Arrangements with servicers could also be facilitated centrally (for example, by the US Treasury) rather than by each state arranging a separate agreement. A national approach may add scale and leverage beyond what states can do alone, as was the case with the Hardest Hit Fund.10 Some states have begun to show interest in servicer options in their draft plans; they may want to continue to explore this approach further with their fellow jurisdictions and with the US Treasury.11
An internal-portfolios approach
Finally, in cases where a state has an internal portfolio of mortgages, such as through housing-finance agencies, it may have an opportunity to cure arrearages directly for those portfolios. This approach allows states to target many of the homeowners who are most at risk as housing-finance agencies focus lending on lower-income and underserved households and communities.12 Similar to the second servicer approach described above, this channel could allow homeowners to become current on their mortgages without having to go through a retail application process.
A joint approach
While states may wish to focus on establishing a single channel to reduce operational complexity, launching multiple channels could increase the likelihood of reaching homeowners. Having a retail channel alongside a servicer channel, for example, would provide an option for each of two potential populations of homeowners: those who feel more comfortable seeking help directly from the state, and homeowners who might potentially find a retail application process overwhelming and prefer to have a servicer handle materials on the back end. Similarly, establishing an internal-portfolios approach—if a state believes it may be faster to launch than a retail or servicer channel—might allow states to get relief to a subset of homeowners quickly while they work to establish other channels.
If more than one approach is used, it will be important to ensure that states, administering agencies, and advocates clearly communicate how these programs work together so as not to confuse homeowners who could be eligible for help through multiple channels.

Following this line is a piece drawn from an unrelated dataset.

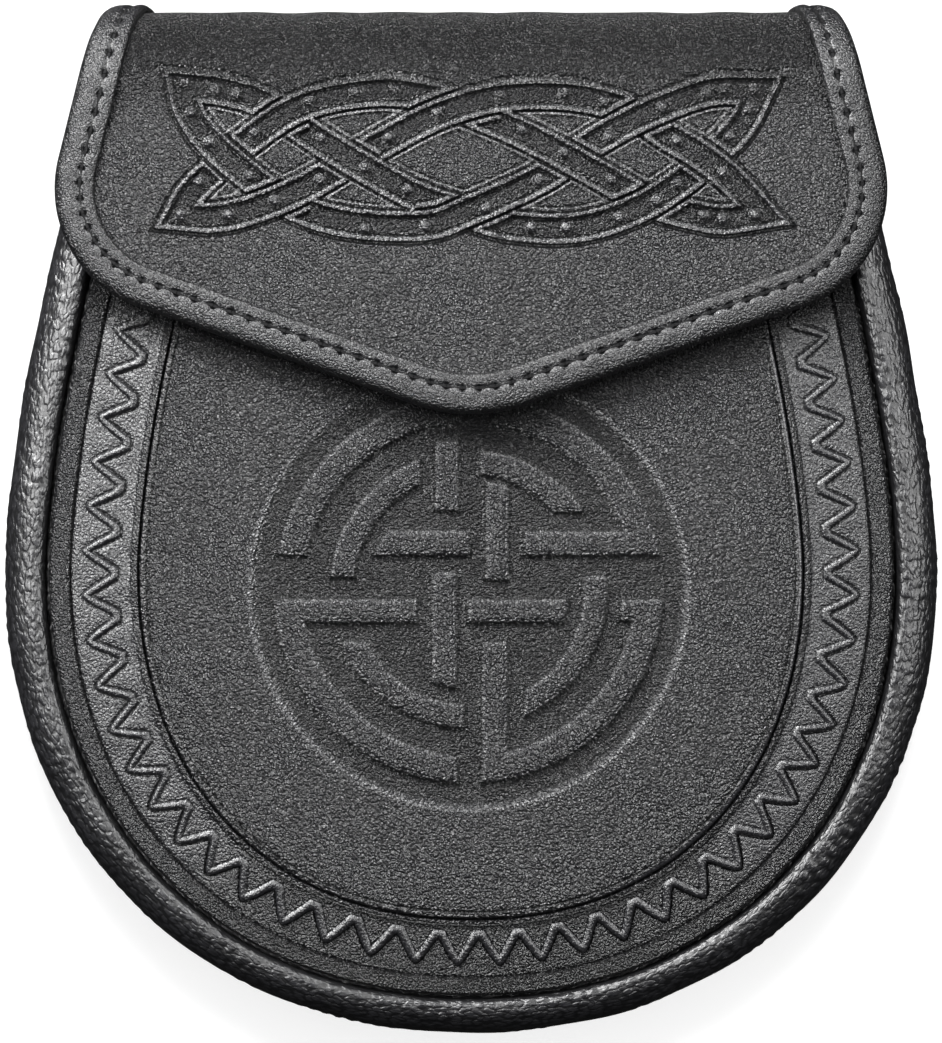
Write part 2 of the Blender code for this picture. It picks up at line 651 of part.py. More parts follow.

The US Treasury has opened its portal for HAF plan submissions. Some states may have submitted their initial plans and are now beginning the difficult work of establishing their programs and refining their analysis and approaches. Others may still be developing their HAF plans for later submission. As states either prepare, submit, or begin to execute and refine their plans, the above considerations may assist in thinking through how to use data and insights from other programs to refine their approaches for the greatest impact. As homeowners throughout the country potentially come to require support through the next phase of the crisis, states can use these insights to help those most in need.